You do? Really? Okay, the other version – Unlike in the UK, you cannot pay extra on a Swiss mortgage, except for at the very end of its term. Really. No overpayments. Secondly, before we go on, most mortgages are fixed interest.

Now… this means that if you had just one mortgage, of ten years say, you’d be stuck at an interest rate that could start to drive you insane (little percentage points make a big different if you’ve borrowed millions!). And you wouldn’t be able to throw that inheritance you received at this debt for years – so the capital you owed, and its interest, would stay annoyingly the same.

Therefore by having 2 or 3 mortgages of different terms (2 years, 3 years and 10 years say) you can spread out when each loan finishes. In other words, you’ll always have a loan that’s due for renewal (note: renewal not pay off) sometime soon.

With these more regularly renewing loans, you can then use that chunk of inheritance to pay a little more when one of your mortgage terms ends, reducing the capital you owe. And if interest rates have fallen in the meantime, you can benefit from renegotiating a better rate for the next 2/3/10 year stretch (or not, depending on rates).

In short, you’ve more opportunities to get better interest rates, and more chances to actually dent the capital owed a little.

Still with me? My brain aches just typing this.

However many mortgages you end up with, these will likely be a mix of interest-only and repayment loans. The biggest of these loans will be interest-only, so that your monthly premiums remain do-able.

• Forgot to mention – you can deduct taxes based on what you still owe on your  mortgages.

This is apparently – to those in the know (read: those trying to sell you mortgages) – well worth being in millions of Francs’ worth of debt for. I remain unconvinced, but must confess to not having not done the sums.

• But conversely, home owners (including those with mortgages) pay a form of tax that is calculated based on what you’d pay to rent that same property. The reason for that particular policy, I’ve realised, I have zero chance of ever understanding.

• You need a deposit of 20% to get a mortgage. Considering the prickly prices, that’s no  minor ask.

This sum can be, to a sadly ever-decreasing degree, covered by your Swiss mandatory pension pot (the sum you and your employer’s contributions have built up over time). Although of course you’ll then have virtually no Swiss pension to see you through your mercurial years, unless you’ve saved elsewhere.

• Should you pay your house off – in 70 years’ time say, considering the proportion of your debt you actually repay every year – you’ll pay Wealth Tax on its value.

• Ask a Swiss person and they’ll often tell you that prices are seriously over-inflated and should come down.
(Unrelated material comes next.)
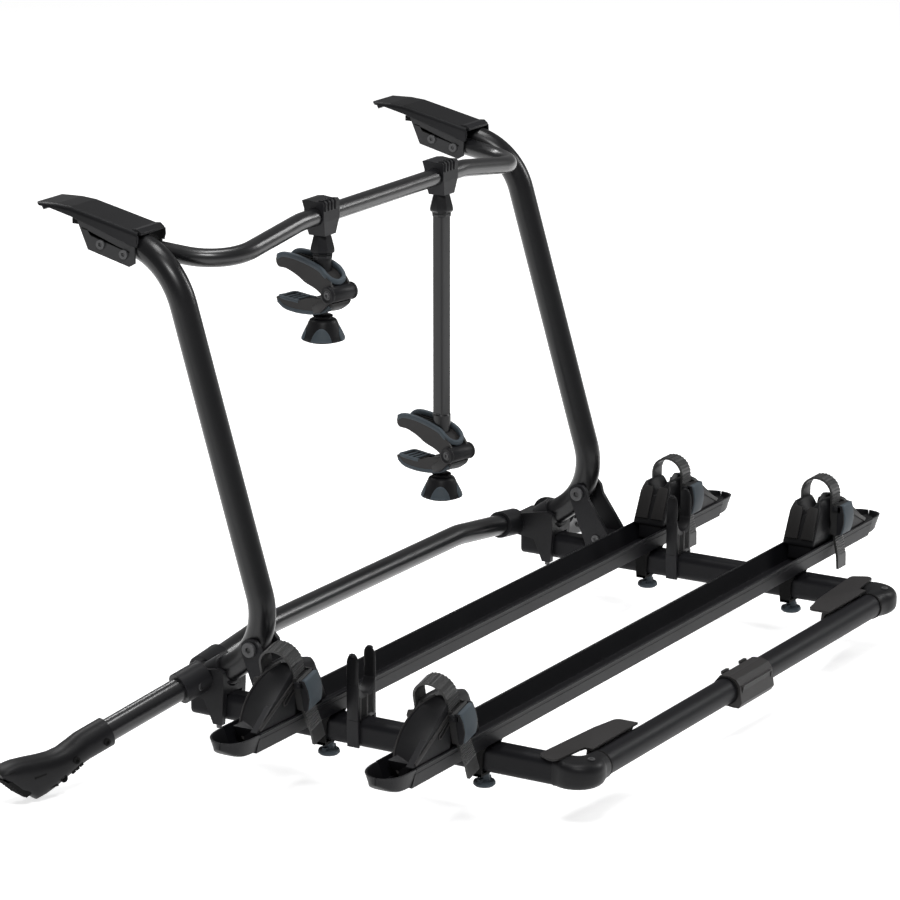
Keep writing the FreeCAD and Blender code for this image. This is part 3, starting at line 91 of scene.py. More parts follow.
def surfaceGroup():
    # fine grain, a slow change of roughness and colour, and a painted highlight that makes sharp edges a
    # little lighter
    group = bpy.data.node_groups.new("mouldedSurface", "ShaderNodeTree")
    inputs = (("Vector", "Vector", None), ("Colour", "Color", (0.01, 0.01, 0.01, 1)),
              ("Roughness", "Float", 0.4), ("Spread", "Float", 0.1), ("Grain", "Float", 1000),
              ("Bump", "Float", 0.1), ("EdgeHighlight", "Float", 0.5), ("Rounding", "Vector", None))
    for name, kind, value in inputs:
        addSocket(group, name, "INPUT", kind, value)
    for name, kind in (("Colour", "Color"), ("Roughness", "Float"), ("Normal", "Vector")):
        addSocket(group, name, "OUTPUT", kind)
    add = group.nodes.new
    given, out = add("NodeGroupInput"), add("NodeGroupOutput")
    fine, slow = add("ShaderNodeTexNoise"), add("ShaderNodeTexNoise")
    slow.inputs["Scale"].default_value = skinSizes["patchScale"]
    slow.inputs["Detail"].default_value = skinSizes["patchDetail"]
    fine.inputs["Detail"].default_value = skinSizes["grainDetail"]
    shift = mathNode(group, "SUBTRACT", second=0.5)
    spread = mathNode(group, "MULTIPLY_ADD")
    # pointiness picks out sharp edges, which are painted lighter as a painted highlight
    edges, picked = add("ShaderNodeNewGeometry"), add("ShaderNodeMapRange")
    picked.inputs["From Min"].default_value = skinSizes["highlightFrom"]
    picked.inputs["From Max"].default_value = skinSizes["highlightTo"]
    edgeHighlight = mathNode(group, "MULTIPLY")
    lift = mathNode(group, "MULTIPLY_ADD", second=skinSizes["highlightLift"], third=1.0)
    mottled = mathNode(group, "MULTIPLY_ADD", second=skinSizes["mottle"])
    tinted = add("ShaderNodeVectorMath")
    tinted.operation = "SCALE"
    bump = add("ShaderNodeBump")
    bump.inputs["Distance"].default_value = skinSizes["grainHeight"]
    connect(group, (given, "Vector", fine, "Vector"), (given, "Vector", slow, "Vector"),
            (given, "Grain", fine, "Scale"), (slow, "Fac", shift, 0))
    connect(group, (shift, 0, spread, 0), (given, "Spread", spread, 1),
            (given, "Roughness", spread, 2), (spread, 0, out, "Roughness"))
    # the edge mask lifts the colour: a painted highlight along sharp edges
    connect(group, (edges, "Pointiness", picked, "Value"), (picked, "Result", edgeHighlight, 0),
            (given, "EdgeHighlight", edgeHighlight, 1), (edgeHighlight, 0, lift, 0), (shift, 0, mottled, 0), (lift, 0, mottled, 2),
            (given, "Colour", tinted, 0), (mottled, 0, tinted, "Scale"), (tinted, 0, out, "Colour"))
    connect(group, (given, "Bump", bump, "Strength"), (fine, "Fac", bump, "Height"),
            (given, "Rounding", bump, "Normal"), (bump, 0, out, "Normal"))
    return group


grainGroup = surfaceGroup()


def makeMaterial(name, look):
    material = bpy.data.materials.new(name)
    material.use_nodes = True
    tree = material.node_tree
    shader = tree.nodes["Principled BSDF"]
    place = tree.nodes.new("ShaderNodeTexCoord")
    rounded = tree.nodes.new("ShaderNodeBevel")
    rounded.samples = shaderSizes["edgeSamples"]
    rounded.inputs["Radius"].default_value = look["round"]
    skin = tree.nodes.new("ShaderNodeGroup")
    skin.node_tree = grainGroup
    skin.inputs["Colour"].default_value = (*look["colour"], 1)
    # the edge key sets the strength of the painted edge highlight
    for socket, key in (("Roughness", "rough"), ("Spread", "spread"), ("Grain", "grain"),
                        ("Bump", "bump"), ("EdgeHighlight", "edge")):
        skin.inputs[socket].default_value = look[key]
    connect(tree, (place, "Object", skin, "Vector"), (rounded, "Normal", skin, "Rounding"),
            (skin, "Colour", shader, "Base Color"), (skin, "Roughness", shader, "Roughness"),
            (skin, "Normal", shader, "Normal"))
    shader.inputs["Specular IOR Level"].default_value = look["gloss"]
    shader.inputs["Coat Weight"].default_value = look["coat"]
    shader.inputs["Coat Roughness"].default_value = shaderSizes["coatRough"]
    return material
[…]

They were saying this 5 years ago.

• Curiously, despite all of the above, if you want to be able to afford a little house with a garden, on a pair of normal working-professional Swiss salaries, buying is perhaps your only chance of affording such an abode. What with the prices of renting…

In conclusion, owning the property you inhabit in Switzerland appears to come down to this: paying the interest on your mortgage (and a tiny part of the principal) is effectively the equivalent of paying rent. On the plus side, with a mortgage, you’ll be able to get more house for your money than you would paying a landlord. And you can get deduct some of your debt from your taxes. Over in the Cons column, your financial life will be the bank’s. And you likely won’t ever actually own your home, you’ll just live in it. That’s just the mind shift you’ll just have to make if you want in.